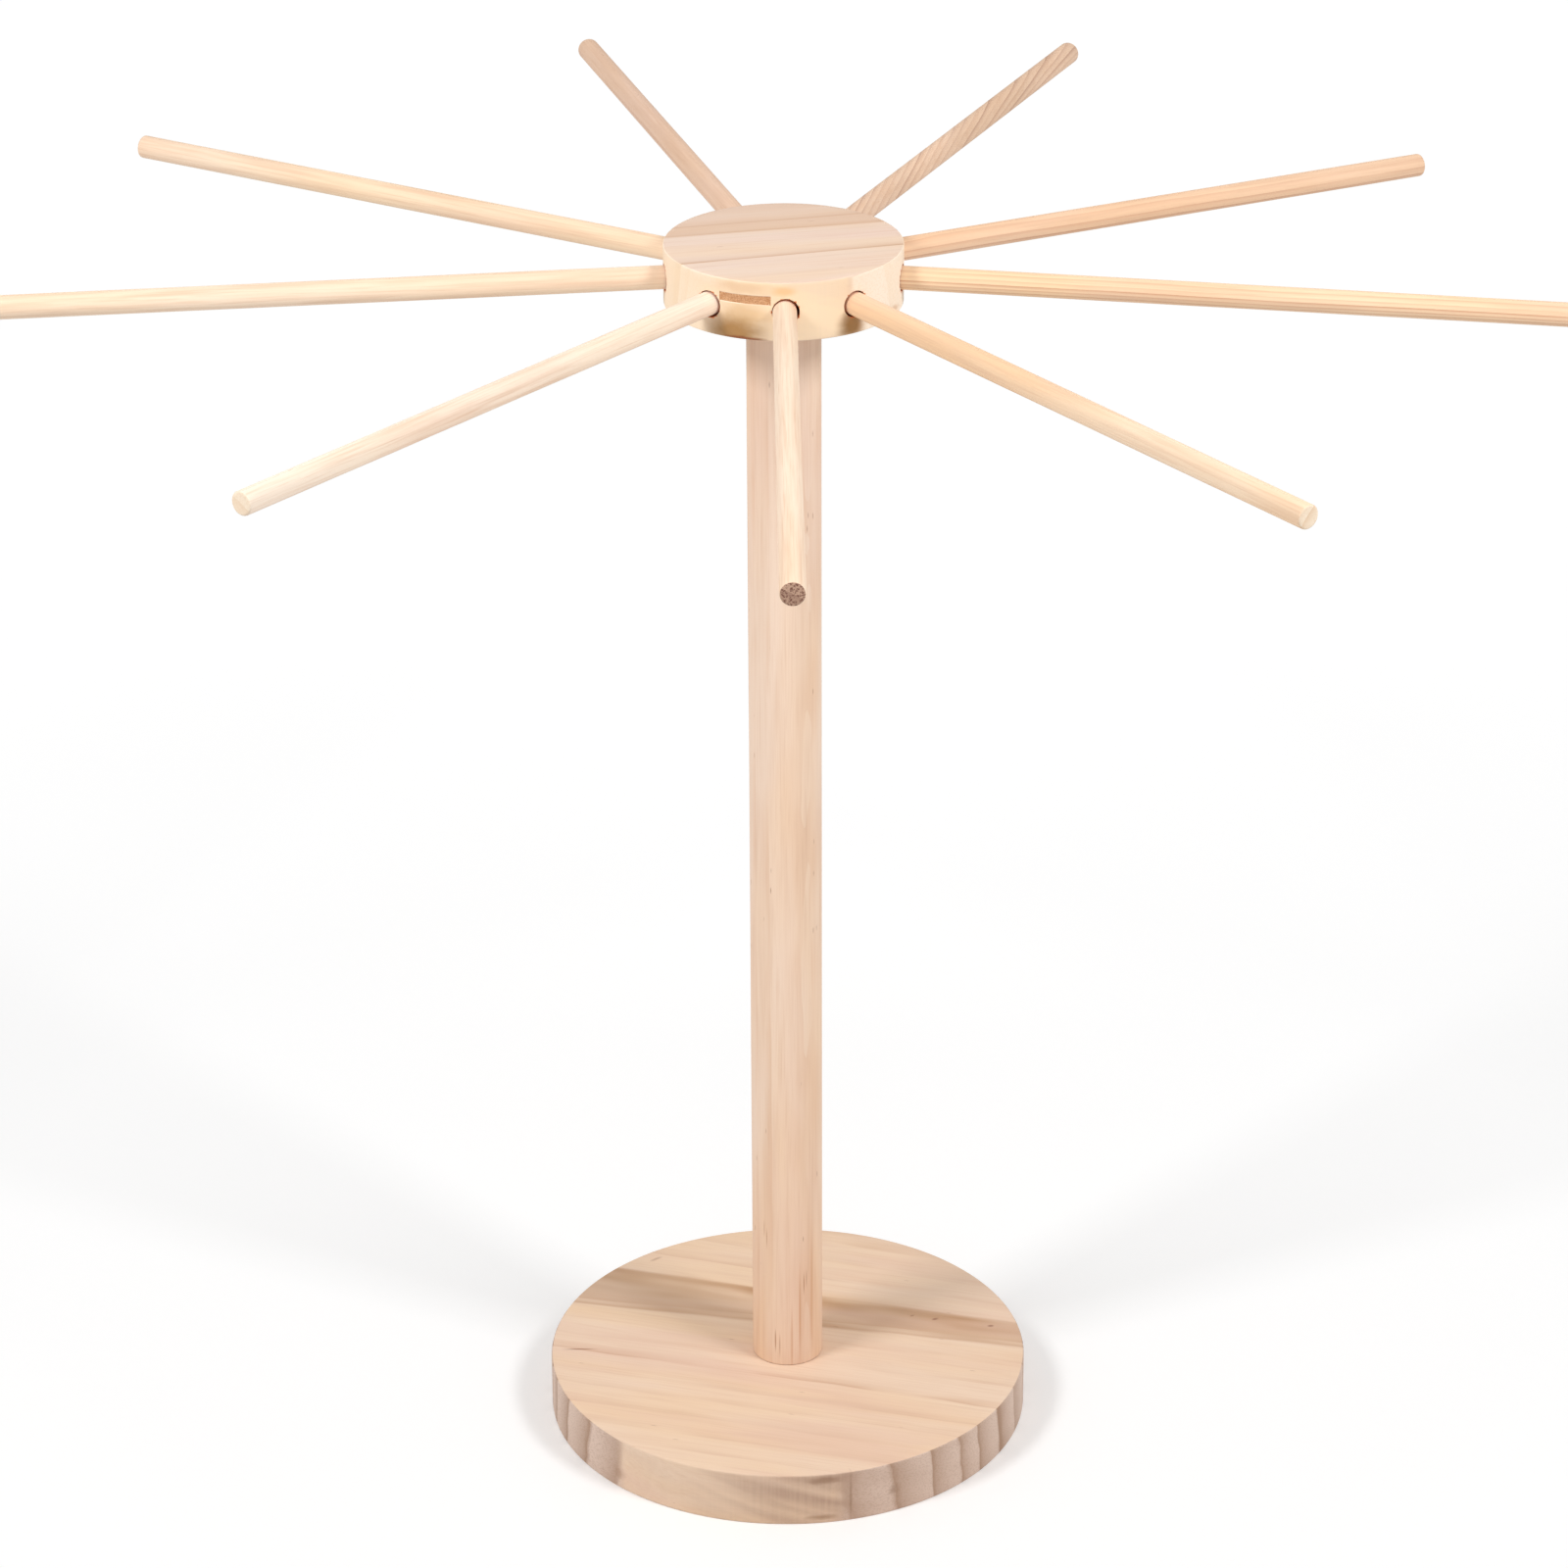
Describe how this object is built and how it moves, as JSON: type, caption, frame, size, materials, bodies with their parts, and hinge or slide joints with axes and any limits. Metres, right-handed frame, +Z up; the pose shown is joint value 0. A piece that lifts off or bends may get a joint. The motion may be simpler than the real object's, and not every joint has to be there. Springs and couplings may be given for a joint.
{
  "type": "pasta drying rack",
  "caption": "Free-standing wooden drying rack: a round base and post carry a turning round hub with loose radial dowel arms that pull out for storage.",
  "frame": {"origin": "centre of the base's underside, on the surface that the rack stands on", "axes": "+Z up along the post; -Y is the front, towards which arm_1 points; +X is to the right seen from the front"},
  "size_m": [0.6111, 0.6065, 0.53],
  "materials": {
    "pine_board": "pale pine, planed and sanded, unvarnished",
    "pine_rod": "pale pine dowel, sanded, unvarnished",
    "beech_pin": "beech dowel, plain",
    "zinc_steel": "zinc-plated steel"
  },
  "bodies": {
    "stand": {"base_disc": "pine_board", "base_washer": "zinc_steel", "base_screw": "zinc_steel", "post": "pine_rod"},
    "pin": {"hub_pin": "beech_pin"},
    "hub": {"hub": "pine_board"},
    "arm_1": {"arm_1": "pine_rod"},
    "arm_2": {"arm_2": "pine_rod"},
    "arm_3": {"arm_3": "pine_rod"},
    "arm_4": {"arm_4": "pine_rod"},
    "arm_5": {"arm_5": "pine_rod"},
    "arm_6": {"arm_6": "pine_rod"},
    "arm_7": {"arm_7": "pine_rod"},
    "arm_8": {"arm_8": "pine_rod"},
    "arm_9": {"arm_9": "pine_rod"}
  },
  "joints": [
    {"name": "hub_lift", "type": "slide", "parent": "stand", "child": "pin", "axis": [0, 0, 1], "range_m": [0, 0.03]},
    {"name": "hub_spin", "type": "hinge", "parent": "pin", "child": "hub", "pos_m": [0, 0, 0.506], "axis": [0, 0, 1], "continuous": true},
    {"name": "arm_1_pull", "type": "slide", "parent": "hub", "child": "arm_1", "axis": [0.0091, -0.9997, -0.0239], "range_m": [0, 0.03]},
    {"name": "arm_2_pull", "type": "slide", "parent": "hub", "child": "arm_2", "axis": [0.5973, -0.8019, -0.0145], "range_m": [0, 0.03]},
    {"name": "arm_3_pull", "type": "slide", "parent": "hub", "child": "arm_3", "axis": [0.9848, -0.1736, 0], "range_m": [0, 0.03]},
    {"name": "arm_4_pull", "type": "slide", "parent": "hub", "child": "arm_4", "axis": [0.8673, 0.4967, -0.0312], "range_m": [0, 0.03]},
    {"name": "arm_5_pull", "type": "slide", "parent": "hub", "child": "arm_5", "axis": [0.4099, 0.9121, 0.0042], "range_m": [0, 0.03]},
    {"name": "arm_6_pull", "type": "slide", "parent": "hub", "child": "arm_6", "axis": [-0.2807, 0.9598, -0.0031], "range_m": [0, 0.03]},
    {"name": "arm_7_pull", "type": "slide", "parent": "hub", "child": "arm_7", "axis": [-0.8703, 0.4924, 0.0078], "range_m": [0, 0.03]},
    {"name": "arm_8_pull", "type": "slide", "parent": "hub", "child": "arm_8", "axis": [-0.9895, -0.1444, 0.0078], "range_m": [0, 0.03]},
    {"name": "arm_9_pull", "type": "slide", "parent": "hub", "child": "arm_9", "axis": [-0.6198, -0.7848, 0.0021], "range_m": [0, 0.03]}
  ]
}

Exercise:
How many lines of the listing include the string "caption"? Answer with the number alone.

Result of the exercise:
2